Shop prices ‘teetering’ on edge of inflation
Shop prices are on the verge of entering inflationary territory after reaching the shallowest deflation level in the last four years according to new figures.
The data from the British Retail Consortium and Nielsen in the monthly shop price index reveals that prices fell by just 0.1% in September compared to a 0.3% year-on-year decline in August.
Non-food price deflation accelerated to 1.5% in September, from 1.3% in August.
Meanwhile, food prices increased by 2.2% in the month, up from 1.3% in August as a global milk shortage pushed up prices of butter and rising cereal prices seen earlier in the year began to feed into prices on the shelves.
Helen Dickinson, BRC chief executive, said: “Overall shop price deflation reached an all-time low in September with prices now teetering on the edge of inflation.

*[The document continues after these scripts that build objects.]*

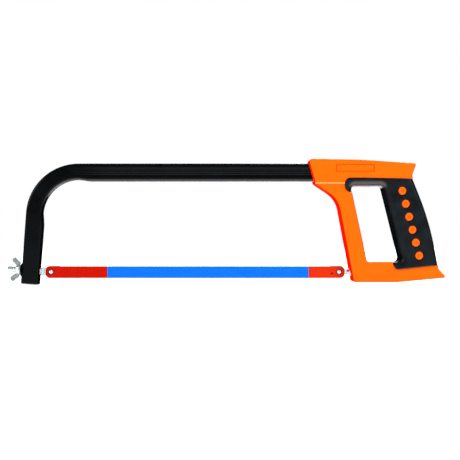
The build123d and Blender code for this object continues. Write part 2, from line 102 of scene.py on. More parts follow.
def rounded(corners, step=7.0, longest=2.0):
    """Closed outline through corners, each a point and its radius, as closely spaced points."""
    points = []
    for i, (corner, radius) in enumerate(corners):
        corner = np.array(corner, float)
        if not radius:
            points.append(corner)
            continue
        back = unit(np.array(corners[i - 1][0]) - corner)
        ahead = unit(np.array(corners[(i + 1) % len(corners)][0]) - corner)
        half = acos(np.clip(back @ ahead, -1, 1)) / 2
        middle = corner + unit(back + ahead) * radius / sin(half)
        start = corner + back * radius / tan(half) - middle
        sweep = pi - 2 * half
        turn = np.sign(back[1] * ahead[0] - back[0] * ahead[1])
        count = max(2, int(np.degrees(sweep) / step) + 1, int(sweep * radius / longest) + 1)
        for a in np.linspace(0, turn * sweep, count + 1):
            points.append(middle + [start[0] * cos(a) - start[1] * sin(a),
                                    start[0] * sin(a) + start[1] * cos(a)])
    return spaced(np.array(points), longest)


def spaced(loop, longest):
    """Closed loop with points added so that no step is longer than a length."""
    points = []
    for a, b in zip(loop, np.roll(loop, -1, axis=0)):
        count = max(1, int(np.ceil(np.linalg.norm(b - a) / longest)))
        points += [a + (b - a) * k / count for k in range(count)]
    return np.array(points)


def circle(centre, radius, count=48):
    """Closed circle in the side view."""
    angles = np.linspace(0, 2 * pi, count, endpoint=False)
    return np.array(centre) + radius * np.column_stack([np.cos(angles), np.sin(angles)])


def inset(loop, distance):
    """Closed loop moved inwards by a distance."""
    before, after = np.roll(loop, 1, axis=0), np.roll(loop, -1, axis=0)
    area = np.sum(loop[:, 0] * after[:, 1] - after[:, 0] * loop[:, 1])
    into = unit(loop - before)[:, ::-1] * [-1, 1]
    out = unit(after - loop)[:, ::-1] * [-1, 1]
    normal = unit(into + out)
    reach = distance / np.maximum(0.4, np.sum(normal * into, axis=1, keepdims=True))
    return loop + np.sign(area) * normal * reach


def contains(loop, points):
    """Which points lie inside a closed loop."""
    x, z = points.T
    inside = np.zeros(len(points), bool)
    for (x0, z0), (x1, z1) in zip(loop, np.roll(loop, -1, axis=0)):
        if z0 != z1:
            inside ^= ((z0 > z) != (z1 > z)) & (x < (x1 - x0) * (z - z0) / (z1 - z0) + x0)
    return inside


def distance(loop, points, closed=True):
    """Distance from each point to a loop's nearest segment."""
    nearest = np.full(len(points), 1e9)
    ends = np.roll(loop, -1, axis=0)
    for a, b in list(zip(loop, ends))[: None if closed else -1]:
        run = b - a
        share = np.clip((points - a) @ run / (run @ run), 0, 1)
        gap = points - a - share[:, None] * run
        nearest = np.minimum(nearest, np.einsum("ij,ij->i", gap, gap))
    return np.sqrt(nearest)


def quarter(depth, radius):
    """Height gained over a rounded edge, at a depth in from it."""
    return np.sqrt(np.maximum(0, radius**2 - (radius - np.clip(depth, 0, radius)) ** 2))


def ramp(value, start, end):
    """Smooth step from 0 at start to 1 at end."""
    share = np.clip((np.asarray(value, float) - start) / (end - start), 0, 1)
    return share * share * (3 - 2 * share)


def edge_rings(loop, radius, count=6):
    """Loops parallel to an edge, spaced for an even rounding of it."""
    angles = np.linspace(0, pi / 2, count + 1)[1:]
    return [inset(loop, radius * (1 - cos(a))) for a in angles]


# ---- Mesh makers --------------------------------------------------------------------------------

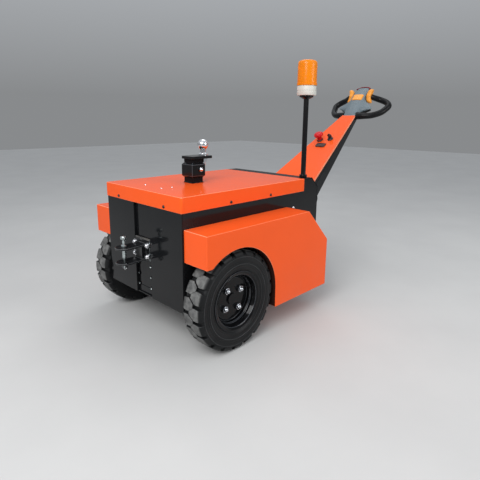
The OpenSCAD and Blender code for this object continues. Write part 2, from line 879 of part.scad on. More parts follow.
// Body of the console, grown by d: its side view, its plan and its crowned section, cut together
module console_solid(d) {
    start = on_head(cover_end + seat, arm_top + seat);
    tip = on_head(arm_l + seat, arm_top + seat);
    foot = on_head(arm_l + seat, 14);
    shoulder_h = 60;
    reach = shoulder_w + 10;
    side = [
        start, [start[0] + 3, crown_n - 5], [shoulder_h, crown_n - 1], [shoulder_h * 2, crown_n],
        [head_l - 75, crown_n - 4], [head_l - 18, 12], [head_l - 6, -4], [head_l - 6, -26],
        [head_l - 14, -38], [shoulder_h * 2, -44], foot, tip
    ];
    half_plan = [
        [start[0] - 1, arm_half(cover_end)], [shoulder_h - 38, shoulder_w * 0.62],
        [shoulder_h - 18, shoulder_w * 0.96], [shoulder_h - 14, shoulder_w], [shoulder_h + 16, shoulder_w],
        [shoulder_h + 38, shoulder_w * 0.77],
        [shoulder_h + 52, waist_w + 18], [shoulder_h + 62, waist_w], [head_l - 60, waist_w - 1],
        [head_l - 8, nose_w], [head_l, nose_w - 8]
    ];
    plan = concat(half_plan, [for (i = [len(half_plan) - 1:-1:0]) [half_plan[i][0], -half_plan[i][1]]]);
    half_crown = [
        [waist_w * 0.5, crown_n], [waist_w, crown_n - 9], [shoulder_w, 3], [reach, 2], [reach, -26], [waist_w, -50]
    ];
    crown = concat(half_crown, [for (i = [len(half_crown) - 1:-1:0]) [-half_crown[i][0], half_crown[i][1]]]);
    intersection() {
        side_plate(-reach, reach) grown(d) polygon(side);
        translate([0, 0, -2 * reach]) linear_extrude(4 * reach) grown(d) polygon(plan);
        translate([-reach, 0, 0]) rotate([90, 0, 90]) linear_extrude(head_l + 2 * reach) grown(d) polygon(crown);
    }
}

module console() { color(grey) head_frame() console_solid(0); }

// Points along a smooth curve through the points of p
function spline(p, i, t) = let (
        a = p[max(i - 1, 0)], b = p[i], c = p[i + 1], d = p[min(i + 2, len(p) - 1)]
    ) 0.5 * (2 * b + (c - a) * t + (2 * a - 5 * b + 4 * c - d) * t * t + (3 * b - 3 * c + d - a) * t * t * t);

function smooth_path(p, n) = [for (i = [0:len(p) - 2], k = [0:n - 1]) spline(p, i, k / n), p[len(p) - 1]];

// A round tube along a path in space, with its rings kept square to the path
module round_tube(path, d, sides) {
    last = len(path) - 1;
    rings = [for (i = [0:last]) let (
            dir = path[min(i + 1, last)] - path[max(i - 1, 0)],
            along = dir / norm(dir),
            flat = cross(along, [0, 0, 1]),
            side = flat / norm(flat),
            rise = cross(side, along)
        ) for (k = [0:sides - 1]) let (a = k * 360 / sides)
            path[i] + (side * cos(a) + rise * sin(a)) * d / 2];
    polyhedron(rings, concat(
        [[for (k = [0:sides - 1]) k]],
        [for (i = [0:last - 1], k = [0:sides - 1]) [
            i * sides + k, (i + 1) * sides + k,
            (i + 1) * sides + (k + 1) % sides, i * sides + (k + 1) % sides
        ]],
        [[for (k = [sides - 1:-1:0]) last * sides + k]]
    ));
}

// Distance from the knobs' middle to the console's nose, their middle up the head, and their inner faces
knob_back = 80;
knob_h = head_l - knob_back;
knob_y = waist_w + 3;

// Each loop leaves the console's foot, swings out and back over the shoulder, and ends at its knob.
// The points give the distance up the head, the distance out and the height over its face.
module grip_loops() {
    y = loop_reach - loop_d / 2;
    route = [
        [0, arm_tip, 6], [6, y * 0.46, 0], [22, y * 0.67, -14], [62, y * 0.88, -34], [105, y * 0.97, -47],
        [138, y, -52], [165, y * 0.87, -50], [knob_h + 4, y * 0.65, -38], [knob_h, y * 0.49, -14],
        [knob_h, knob_y + knob_w - 4, -2]
    ];
    color(rubber) head_frame() both_sides() difference() {
        round_tube(smooth_path(route, 4), loop_d, 14);
        console_solid(seat);
        translate([knob_h - knob_l / 2, 0, -knob_l / 2]) cube([knob_l, knob_y + knob_w + seat, knob_l]);
        rotate([0, head_deg, 0]) translate([-head_s, 0, -head_t]) arm_block(seat);
    }
}

// The arm's outer block, grown by d, for what has to stay clear of it
module arm_block(d) {
    intersection() {
        side_plate(-arm_base, arm_base) polygon([
            [arm_l / 2, 0], [arm_l + d, 18 - d], [arm_l + d, arm_top + d], [cover_end + seat, arm_top + d],
            [cover_end + seat, arm_top + 2 * seat + cover_t], [arm_l / 2, arm_top + 2 * seat + cover_t]
        ]);
        linear_extrude(2 * arm_top) arm_plan(arm_l / 2, arm_l + d, cover_t + seat + d);
    }
}

module throttle_knobs() {
    r = 16;
    lobe = knob_l / 2 - r;
    color(yellow) head_frame() both_sides() translate([knob_h, knob_y, 0]) rotate([0, -20, 0]) {
        rod_y(44, knob_w);
        side_plate(0, knob_w) {
            translate([-lobe, 4]) circle(r = r);
            translate([lobe, 4]) circle(r = r);
            polygon([[-lobe, 4 - r], [lobe, 4 - r], [lobe, 4 + r], [-lobe, 4 + r]]);
        }
    }
}

module horn_bar() {
    t = 4;
    color(yellow) head_frame() difference() {
        intersection() {
            console_solid(seat + t);
            translate([head_l / 2 + 14, 0, 0]) linear_extrude(crown_n + 2 * t) round_rect(52, 74, 6);
        }
        console_solid(seat);
    }
}

// The switch wraps over the console's nose, so that it is pressed against the driver's body
module belly_switch() {
    color(red) head_frame() {
        side_plate(-nose_w + 4, nose_w - 4) polygon([
            [head_l - 18 + seat, 12 + seat], [head_l - 16, 15], [head_l - 5, 4], [head_l, -6], [head_l, -26],
            [head_l - 4, -nose_drop], [head_l - 6 + seat, -nose_drop], [head_l - 6 + seat, -4]
        ]);
    }
}

// Controls on the arm's cover: distance along the arm and distance to the left
stop_at = [474, 44];
key_at = [490, -22];
meter_at = [418, 6];
cover_top = arm_top + seat + cover_t + seat;

module stop_button() {
    color(red) arm_frame() translate([stop_at[0], stop_at[1], cover_top]) rotate_extrude() polygon([
        [0, 0], [15, 0], [15, 8], [14, 22], [19, 30], [28, 35], [29, 40], [27, 47], [20, 52], [10, 54], [0, 54]
    ]);
}

module key_switch() {
    color(black) arm_frame() translate([key_at[0], key_at[1], cover_top]) {
        rotate_extrude() polygon([[0, 0], [18, 0], [18, 4], [14, 9], [0, 9]]);
        translate([-3, -11, 8]) cube([6, 22, 8]);
        translate([-2.5, 0, 26]) rotate([0, 90, 0]) difference() {
            cylinder(h = 5, d = 26);
            translate([-4, 0, -cut]) cylinder(h = 5 + 2 * cut, d = 8);
        }
    }
}

module charge_meter() {
    color(black) arm_frame() translate([meter_at[0], meter_at[1], cover_top]) difference() {
        linear_extrude(6) round_rect(34, 62, 4);
        translate([-11, -24, 4.5]) cube([22, 48, 3]);
    }
}

front_panels();
mast_plate();
side_panels();
rear_cover();
floor_pan();
lid();
fender_left();
fender_right();
batteries();
drive_unit();
coupling_jaw();
coupling_bolts();
drop_pin();
pin_clip();
tow_post();
tow_sleeve();
ball_plate();
tow_ball();
post_bolt();
beacon_pole();
beacon_base();
beacon_lens();
hub_left();
rim_left();
tyre_left();
wheel_nuts_left();
hub_right();
rim_right();
tyre_right();
wheel_nuts_right();
caster_plate();
caster_fork();
caster_wheel();
tiller_bracket();
tiller_pivot();
tiller_arm();
tiller_cover();
console();
grip_loops();
throttle_knobs();
horn_bar();
belly_switch();
stop_button();
key_switch();
charge_meter();
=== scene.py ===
import json
import math

import bmesh
import bpy
from bpy.props import FloatProperty, FloatVectorProperty, IntProperty, PointerProperty
from mathutils import Matrix, Vector


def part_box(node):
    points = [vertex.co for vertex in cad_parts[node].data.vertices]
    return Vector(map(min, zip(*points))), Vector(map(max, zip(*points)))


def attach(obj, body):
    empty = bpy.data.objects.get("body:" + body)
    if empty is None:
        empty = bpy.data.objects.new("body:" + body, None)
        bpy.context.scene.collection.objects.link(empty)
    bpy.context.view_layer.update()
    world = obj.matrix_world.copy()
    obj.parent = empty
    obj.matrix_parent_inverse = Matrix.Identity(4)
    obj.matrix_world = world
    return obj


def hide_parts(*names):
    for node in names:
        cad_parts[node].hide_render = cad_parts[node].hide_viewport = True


bl_info = {
    "name": "Tow Tug Dressing",
    "version": (1, 0, 0),
    "blender": (4, 5, 0),
    "location": "View3D > Sidebar > Tow Tug",
    "description": "Dresses the packed tow tug with moulded pieces, fasteners, finishes and a studio",
    "category": "Object",
}

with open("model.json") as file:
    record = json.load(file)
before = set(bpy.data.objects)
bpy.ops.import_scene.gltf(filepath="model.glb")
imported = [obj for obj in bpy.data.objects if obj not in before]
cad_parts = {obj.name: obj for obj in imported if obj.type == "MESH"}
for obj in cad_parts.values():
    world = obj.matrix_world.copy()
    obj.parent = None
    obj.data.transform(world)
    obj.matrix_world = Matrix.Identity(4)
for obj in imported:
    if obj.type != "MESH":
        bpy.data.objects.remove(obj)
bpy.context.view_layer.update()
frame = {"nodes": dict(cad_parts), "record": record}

MM = 0.001
TILLER_DEG = 31.8
# The head on the arm: distance along it, height over it, angle to it
HEAD_S, HEAD_T, HEAD_DEG = 795.0, 39.0, 17.4
# Painted highlight colour on edges and sides that catch the light
HIGHLIGHT_ORANGE = (1.0, 0.31, 0.165)
# Painted shade inside the fenders, where no light comes
SHADOW = (0.03, 0.012, 0.009)
# Colour of worn and dusty rubber
WORN = (0.21, 0.21, 0.205)
# Radius below which a turned profile touches its axis, in millimetres
ON_AXIS = 1e-6


def box(node):
    """Lowest and highest corner of a CAD node, in metres."""
    low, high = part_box(node)
    return Vector(low), Vector(high)


def joint_place(name):
    """Where a joint's axis passes, in metres."""
    joints = {j["name"]: j for j in frame["record"]["behaviour"]["joints"]}
    return Vector(joints[name]["pos_m"])


def shift(x, y, z):
    return Matrix.Translation((x, y, z))


def tilt(degrees):
    """Lifts local +X by an angle."""
    return Matrix.Rotation(-math.radians(degrees), 4, "Y")


def facing(axis):
    """Turns local +Z to the axis."""
    return Vector(axis).to_track_quat("Z", "Y").to_matrix().to_4x4()


FRONT_X = box("front_panels")[0].x
# The vehicle's own frame in millimetres: x from the front panels, y to the left, z up
VEHICLE = shift(FRONT_X, 0, 0) @ Matrix.Scale(MM, 4)
# The arm's frame: x runs along the arm from its pivot, z stands square to it
ARM = Matrix.Translation(joint_place("tiller_tilt")) @ tilt(TILLER_DEG) @ Matrix.Scale(MM, 4)
# The head's frame: x runs up the head, z stands square to its face
HEAD = ARM @ shift(HEAD_S, 0, HEAD_T) @ tilt(HEAD_DEG)


def corners(node):
    """Lowest and highest corner of a CAD node in the vehicle's frame, in millimetres."""
    return [Vector(((c.x - FRONT_X) / MM, c.y / MM, c.z / MM)) for c in box(node)]


def wheel_frame(side):
    """A drive wheel's frame in millimetres: z runs outwards along the axle."""
    outwards = facing((0, 1 if side == "left" else -1, 0))
    return Matrix.Translation(joint_place("wheel_" + side + "_spin")) @ outwards @ Matrix.Scale(MM, 4)


def colour(name, description, default):
    return FloatVectorProperty(
        name=name, description=description, subtype="COLOR", size=3, min=0, max=1, default=default)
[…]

“Retailers’ efforts to shield shoppers from the impact of higher import prices of basic non-food items are holding out for now. However, as more non-food retailers’ hedging facilities come to an end this autumn, and as public policy costs mushroom, consumers are likely start feeling an additional pinch on these products.
“This more challenging outlook for consumers going forward is made more ominous by the recent uptick in producer price inflation – the first since February – which is adding further inflationary pressures on the horizon. Stretched family budgets will continue to feel the strain as increases in the price of the weekly shop add to overall rising inflation which continues to outpace wage growth.”